Bending of backplanes

Member Article

Flexible displays for the future

The Centre for Process Innovation (CPI) has made significant progress towards the development of flexible displays and screens, with a novel process for the fabrication of bendable Organic Thin Film Transistor (OTFT) arrays.

The process allows the arrays of OTFTs, which operate the pixels in a screen, to be bent to a radius of 1mm without a significant reduction in device performance.

This has helped to advance the suitability of OTFT arrays for integration into backplanes, the ‘circuit boards’ for displays found in such devices as mobile phones or digital cameras, for the eventual production of ultra-flexible, active-matrix organic light emitting diode (AMOLED) displays.

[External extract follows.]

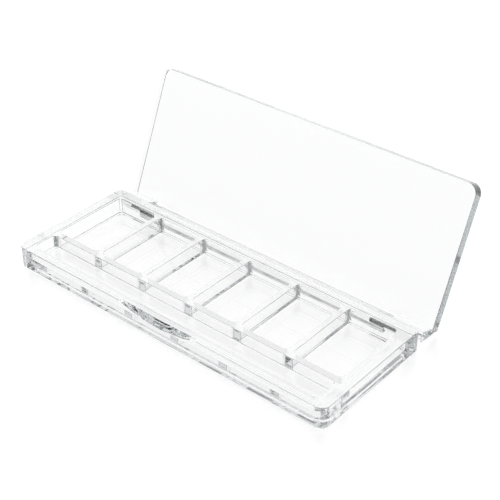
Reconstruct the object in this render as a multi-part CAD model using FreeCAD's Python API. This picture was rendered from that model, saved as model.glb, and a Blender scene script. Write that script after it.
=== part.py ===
"""Clear palette case: a shallow tray with a row of wells and a hinged flat lid.

Millimetres.  X runs along the case, Y from the front to the hinge, Z up.  The origin is the
centre of the open case's footprint, on the surface that it stands on.  The lid is drawn shut
and then turned open about the hinge, because the case rests with its lid open on its stop.
"""
import FreeCAD, Part
import math
import os

Vec = FreeCAD.Vector

# Case
CASE_WIDTH = 135.0
BODY_DEPTH = 50.75
BODY_HEIGHT = 8.2
FRONT_CORNER_R = 3.2
REAR_CORNER_R = 1.6
TOP_EDGE_R = 0.35
BOTTOM_EDGE_R = 0.5

# Low step along the top of the rear wall
LEDGE_FRONT = 48.2
LEDGE_DROP = 0.4

# Cavities, measured back from the front face
WELL_COUNT = 6
WELL_WIDTH = 18.9
DIVIDER = 2.32
WELL_FRONT = 15.4
WELL_BACK = 45.8
CHANNEL_FRONT = 3.5
CHANNEL_BACK = 12.95
WELL_FLOOR = 2.3
CHANNEL_FLOOR = 3.7
WELL_CORNER_R = 1.6
CHANNEL_CORNER_R = 2.0
FLOOR_FILLET_R = 0.25
CAVITY_EDGE_R = 0.2

# Thumb scoop in the front wall: steep up to the break, then nearly flat and gone before the channel
SCOOP_WIDTH = 34.5
SCOOP_DROP = 2.9
SCOOP_BREAK = 1.3
SCOOP_BREAK_DROP = 0.35
SCOOP_BACK = 3.2
SCOOP_BACK_DROP = 0.02

# Shallow recess in the underside, which leaves a foot rim all round
RECESS_INSET = 4.7
RECESS_DEPTH = 0.5
RECESS_CORNER_R = 2.5

# Hinge
HINGE_Y = 53.0
HINGE_Z = 3.86
BARREL_R = 1.9
LUG_INNER_X = 55.2
LUG_OUTER_X = 67.5
LUG_SIDE_GAP = 0.2
PIN_R = 1.0
PIN_RUNNING_GAP = 0.05
PIN_INNER_X = 49.0
PIN_OUTER_X = 60.5
PIN_END_CHAMFER = 0.25

# Lid, its front edge measured back from the front face when it is shut
LID_FRONT = 2.0
LID_THICKNESS = 4.7
LID_GAP = 0.15
LID_OVERHANG = 0.15
LID_FRONT_CORNER_R = 3.6
LID_REAR_CORNER_R = 1.6
LID_EDGE_R = 0.5
LID_FOOT_CLEARANCE = 0.05
OPEN_ANGLE = 113.0
NIB_R = 0.7
NIB_HEIGHT = 0.4
NIB_X = 3.2
NIB_Y = 2.6

# Modelling allowances
CUT_MARGIN = 1.0
FUSE_OVERLAP = 1.0
FLAT_TOLERANCE = 1e-6

# Worked out from the above
ROW_WIDTH = WELL_COUNT * WELL_WIDTH + (WELL_COUNT - 1) * DIVIDER
LID_INNER_Z = BODY_HEIGHT + LID_GAP
LID_OUTER_Z = LID_INNER_Z + LID_THICKNESS


def open_yz(y, z):
    """Where a point of the shut lid goes when the lid is open."""
    turn = math.radians(-OPEN_ANGLE)
    dy = y - HINGE_Y
    dz = z - HINGE_Z
    return (HINGE_Y + dy * math.cos(turn) - dz * math.sin(turn),
            HINGE_Z + dy * math.sin(turn) + dz * math.cos(turn))


def lid_rear_y():
    """The lid's rear edge, placed so that the open lid stands on its outer rear corner."""
    turn = math.radians(OPEN_ANGLE)
    corner_drop = (LID_OUTER_Z - HINGE_Z) * math.cos(turn)
    return HINGE_Y + (HINGE_Z + corner_drop - LID_FOOT_CLEARANCE) / math.sin(turn)


LID_REAR = lid_rear_y()
OPEN_DEPTH = open_yz(LID_FRONT + LID_EDGE_R, LID_OUTER_Z - LID_EDGE_R)[0] + LID_EDGE_R


def rounded_outline(x0, x1, y0, y1, z, front_r, rear_r):
    """A closed wire: a rectangle whose front and rear corners have their own radii."""
    corners = [(x0, y0, front_r), (x1, y0, front_r), (x1, y1, rear_r), (x0, y1, rear_r)]
    steps = [(1, 0), (0, 1), (-1, 0), (0, -1)]
    edges = []
    for i in range(4):
        x, y, r = corners[i]
        nx, ny, nr = corners[(i + 1) % 4]
        ux, uy = steps[i]
        px, py = steps[i - 1]
        diagonal = r * (1 - math.sqrt(0.5))
        before = Vec(x - px * r, y - py * r, z)
        middle = Vec(x + (ux - px) * diagonal, y + (uy - py) * diagonal, z)
        after = Vec(x + ux * r, y + uy * r, z)
        edges.append(Part.Arc(before, middle, after).toShape())
        edges.append(Part.LineSegment(after, Vec(nx - ux * nr, ny - uy * nr, z)).toShape())
    return Part.Wire(edges)


def slab(x0, x1, y0, y1, z0, z1, front_r, rear_r):
    """A flat block with upright rounded corners."""
    face = Part.Face(rounded_outline(x0, x1, y0, y1, z0, front_r, rear_r))
    return face.extrude(Vec(0, 0, z1 - z0))


def edges_at(shape, z):
    """The edges that lie wholly at one height."""
    flat = []
    for edge in shape.Edges:
        box = edge.BoundBox
        if max(abs(box.ZMin - z), abs(box.ZMax - z)) < FLAT_TOLERANCE:
            flat.append(edge)
    return flat


def cavity(x0, x1, y0, y1, floor, corner_r):
    """A cutter for one open-topped hollow with a softened floor edge."""
    cutter = slab(x0, x1, y0, y1, floor, BODY_HEIGHT + CUT_MARGIN, corner_r, corner_r)
    return cutter.makeFillet(FLOOR_FILLET_R, edges_at(cutter, floor))


def x_cylinder(radius, x0, x1):
    """A cylinder on the hinge axis from x0 to x1."""
    return Part.makeCylinder(radius, x1 - x0, Vec(x0, HINGE_Y, HINGE_Z), Vec(1, 0, 0))


def well_cutters():
    cutters = []
    for i in range(WELL_COUNT):
        x0 = -ROW_WIDTH / 2 + i * (WELL_WIDTH + DIVIDER)
        cutters.append(cavity(x0, x0 + WELL_WIDTH, WELL_FRONT, WELL_BACK, WELL_FLOOR,
                              WELL_CORNER_R))
    return cutters


def scoop_section(y, drop):
    """The scoop's outline at one depth: an arc below the rim, closed above it."""
    half = SCOOP_WIDTH / 2
    top = BODY_HEIGHT + CUT_MARGIN
    arc = Part.Arc(Vec(-half, y, BODY_HEIGHT), Vec(0, y, BODY_HEIGHT - drop),
                   Vec(half, y, BODY_HEIGHT)).toShape()
    corners = [Vec(half, y, BODY_HEIGHT), Vec(half, y, top), Vec(-half, y, top),
               Vec(-half, y, BODY_HEIGHT)]
    sides = [Part.LineSegment(corners[i], corners[i + 1]).toShape() for i in range(3)]
    return Part.Wire([arc] + sides)


def thumb_scoop():
    """A ruled ramp across the middle of the front wall, from an arc up to the flat rim."""
    fall = (SCOOP_DROP - SCOOP_BREAK_DROP) / SCOOP_BREAK
    before = scoop_section(-CUT_MARGIN, SCOOP_DROP + fall * CUT_MARGIN)
    middle = scoop_section(SCOOP_BREAK, SCOOP_BREAK_DROP)
    behind = scoop_section(SCOOP_BACK, SCOOP_BACK_DROP)
    return Part.makeLoft([before, middle, behind], True, True)


def cavity_rims(shape):
    """The top edges of the hollows, which lie well inside the body's own top edge."""
    inner = CASE_WIDTH / 2 - CUT_MARGIN
    rims = []
    for edge in edges_at(shape, BODY_HEIGHT):
        box = edge.BoundBox
        if box.XMin > -inner and box.XMax < inner and box.YMin > CUT_MARGIN \
                and box.YMax < BODY_DEPTH - CUT_MARGIN:
            rims.append(edge)
    return rims


def hinge_rib():
    """The long barrel behind the body, between the lid's two lugs, and the web that joins it."""
    end = LUG_INNER_X - LUG_SIDE_GAP
    barrel = x_cylinder(BARREL_R, -end, end)
    web = Part.makeBox(2 * end, HINGE_Y - BODY_DEPTH + FUSE_OVERLAP, 2 * BARREL_R,
                       Vec(-end, BODY_DEPTH - FUSE_OVERLAP, HINGE_Z - BARREL_R))
    return barrel.fuse(web)


def base_tray():
    half = CASE_WIDTH / 2
    block = slab(-half, half, 0, BODY_DEPTH, 0, BODY_HEIGHT, FRONT_CORNER_R, REAR_CORNER_R)
    block = block.makeFillet(TOP_EDGE_R, edges_at(block, BODY_HEIGHT))
    block = block.makeFillet(BOTTOM_EDGE_R, edges_at(block, 0.0))
    tray = block.fuse(hinge_rib()).removeSplitter()
    channel = cavity(-ROW_WIDTH / 2, ROW_WIDTH / 2, CHANNEL_FRONT, CHANNEL_BACK, CHANNEL_FLOOR,
                     CHANNEL_CORNER_R)
    tray = tray.cut(well_cutters() + [channel])
    tray = tray.makeFillet(CAVITY_EDGE_R, cavity_rims(tray))
    recess = slab(-half + RECESS_INSET, half - RECESS_INSET, RECESS_INSET,
                  BODY_DEPTH - RECESS_INSET, -CUT_MARGIN, RECESS_DEPTH, RECESS_CORNER_R, RECESS_CORNER_R)
    ledge = Part.makeBox(CASE_WIDTH + 2 * CUT_MARGIN, BODY_DEPTH - LEDGE_FRONT + CUT_MARGIN,
                         LEDGE_DROP + CUT_MARGIN,
                         Vec(-half - CUT_MARGIN, LEDGE_FRONT, BODY_HEIGHT - LEDGE_DROP))
    cutters = [thumb_scoop(), recess, ledge]
    for side in (-1, 1):
        ends = sorted((side * PIN_INNER_X, side * (LUG_INNER_X + CUT_MARGIN)))
        cutters.append(x_cylinder(PIN_R, ends[0], ends[1]))
    return tray.cut(cutters)


def lug(side):
    """One hinge lug: a barrel on the axis and a web up into the lid's rear edge."""
    x0, x1 = sorted((side * LUG_INNER_X, side * LUG_OUTER_X))
    front = HINGE_Y - BARREL_R
    root_z = LID_INNER_Z + LID_THICKNESS / 2
    profile = [Vec(x0, front, HINGE_Z), Vec(x0, front, root_z), Vec(x0, LID_REAR - LID_EDGE_R, root_z),
               Vec(x0, HINGE_Y + BARREL_R, HINGE_Z), Vec(x0, front, HINGE_Z)]
    web = Part.Face(Part.makePolygon(profile)).extrude(Vec(x1 - x0, 0, 0))
    return x_cylinder(BARREL_R, x0, x1).fuse(web)


def lid():
    half = CASE_WIDTH / 2 + LID_OVERHANG
    plate = slab(-half, half, LID_FRONT, LID_REAR, LID_INNER_Z, LID_OUTER_Z,
                 LID_FRONT_CORNER_R, LID_REAR_CORNER_R)
    rims = edges_at(plate, LID_INNER_Z) + edges_at(plate, LID_OUTER_Z)
    plate = plate.makeFillet(LID_EDGE_R, rims)
    pieces = [lug(-1), lug(1)]
    nib_sphere_r = (NIB_R ** 2 + NIB_HEIGHT ** 2) / (2 * NIB_HEIGHT)
    for side in (-1, 1):
        centre = Vec(side * NIB_X, LID_FRONT + NIB_Y, LID_INNER_Z - NIB_HEIGHT + nib_sphere_r)
        pieces.append(Part.makeSphere(nib_sphere_r, centre))
    whole = plate.fuse(pieces).removeSplitter()
    bore = PIN_R + PIN_RUNNING_GAP
    bore_ends = (LUG_INNER_X - CUT_MARGIN, LUG_OUTER_X + CUT_MARGIN)
    whole = whole.cut([x_cylinder(bore, -bore_ends[1], -bore_ends[0]),
                       x_cylinder(bore, bore_ends[0], bore_ends[1])])
    whole.rotate(Vec(0, HINGE_Y, HINGE_Z), Vec(1, 0, 0), -OPEN_ANGLE)
    return whole


def hinge_pin(side):
    x0, x1 = sorted((side * PIN_INNER_X, side * PIN_OUTER_X))
    pin = x_cylinder(PIN_R, x0, x1)
    rims = [edge for edge in pin.Edges if edge.BoundBox.XLength < FLAT_TOLERANCE]
    return pin.makeChamfer(PIN_END_CHAMFER, rims)


def main():
    os.makedirs("parts", exist_ok=True)
    nodes = {
        "base_tray": base_tray(),
        "lid": lid(),
        "left_hinge_pin": hinge_pin(-1),
        "right_hinge_pin": hinge_pin(1),
    }
    for name, shape in nodes.items():
        shape.translate(Vec(0, -OPEN_DEPTH / 2, 0))
        shape.exportStep("parts/%s.step" % name)
        box = shape.BoundBox
        print(name, "solids", len(shape.Solids), "valid", shape.isValid(),
              "volume mm3 %.1f" % shape.Volume,
              "x %.2f..%.2f y %.2f..%.2f z %.2f..%.2f" % (
                  box.XMin, box.XMax, box.YMin, box.YMax, box.ZMin, box.ZMax))
    print("hinge axis y %.3f z %.3f" % (HINGE_Y - OPEN_DEPTH / 2, HINGE_Z))


main()
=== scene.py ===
"""Looks for a clear palette case: an open tray of wells and a flat hinged lid, both in clear plastic."""
import math

import bpy
from bpy.props import FloatProperty, FloatVectorProperty, IntProperty, PointerProperty
from mathutils import Matrix, Vector


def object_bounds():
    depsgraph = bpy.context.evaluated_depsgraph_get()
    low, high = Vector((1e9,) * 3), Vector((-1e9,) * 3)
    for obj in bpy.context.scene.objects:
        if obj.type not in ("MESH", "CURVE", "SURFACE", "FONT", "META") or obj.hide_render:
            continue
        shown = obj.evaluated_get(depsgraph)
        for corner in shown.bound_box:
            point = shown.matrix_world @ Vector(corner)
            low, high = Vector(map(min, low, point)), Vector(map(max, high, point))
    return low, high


bl_info = {
    "name": "Clear Palette Case",
    "version": (1, 0, 0),
    "blender": (4, 5, 0),
    "location": "3D View > Sidebar > Palette Case",
    "description": "Builds the looks of a clear palette case around its fixed frame",
    "category": "Object",
}

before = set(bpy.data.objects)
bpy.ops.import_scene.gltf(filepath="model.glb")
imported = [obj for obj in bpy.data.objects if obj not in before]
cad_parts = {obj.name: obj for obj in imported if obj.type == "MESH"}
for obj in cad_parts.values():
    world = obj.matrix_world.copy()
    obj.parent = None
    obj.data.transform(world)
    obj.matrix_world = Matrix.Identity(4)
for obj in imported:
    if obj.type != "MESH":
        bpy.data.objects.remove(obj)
CAD_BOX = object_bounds()

# The clear plastics: noise scales per metre, and the span of each noise that shows
PLASTIC_IOR = 1.49
PATCH_SPAN = (0.5, 0.72)
SPECK_SCALE = 1400.0
SPECK_SPAN = (0.42, 0.62)
LINES_ALONG = (60, 2600, 2600)
LINES_ACROSS = (2200, 90, 90)
LINE_SPAN = (0.74, 0.8)

# The pins' steel: its drawing grain, its dull patches and the roughness they end at
GRAIN_SCALE = (120, 7000, 7000)
DULL_SCALE = 420.0
DULL_SPAN = (0.42, 0.66)
BRIGHT_SHARE = 0.5
STEEL_ROUGHNESS = (0.24, 0.46)

# The room: where its light is brightest, and how it fades round to the dim side
LIGHT_FROM = (-0.2, 1.0, 0.5)
LIGHT_SPAN = (-0.35, 0.55)

# The stage
FLOOR_ROUGHNESS = 0.35
FLOOR_GAP = 0.0002
SENSOR_WIDTH = 36.0


# ---------------------------------------------------------------- settings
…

In the future, such technology could not only allow the production of roll-up televisions or mobile phones, but the fabrication of displays on thin flexible surfaces could be used to create paper like documents such as animated newspapers or magazines.

Whilst previous research has tended to examine large OTFTs, CPI fabricated and tested OTFTs at 10 microns, a similar size to those found in current displays, mechanically bending the backplane to which they were applied, over 10,000 times in four hours.

A demonstration video of the bend testing of the array can be viewed here: http://www.youtube.com/watch?v=JDKBvgZA2bY

In order for CPI’s OTFTs to be repeatedly bent to such a small radius, the layers that constituted the backplane were carefully crafted to ensure they remained ‘stuck’ correctly in place and moved simultaneously under strain, as any independent movement would destroy the device.

Although organic transistors are traditionally quite sensitive to modification, results showed minimal changes in the active voltage and current, which is essential for the continuous operation of pixels in display devices.

Dr Simon Ogier, Research and Development Manager at CPI said: “Optimising the processing and performance of OTFT devices in flexible substrates is vital if we are to enable their integration into AMOLED backplanes and manufacture flexible devices that can effectively display moving images.

“This work has brought us one step closer to that goal, but the next challenge will be coupling a flexible backplane with an equally flexible frontplane for a fully flexible display.”

It is anticipated that the first flexible plastic-based demonstrator display units using CPI’s OTFT technology will be completed during 2014, as a part of the Technology Strategy Board funded, CPI project ROBOLED.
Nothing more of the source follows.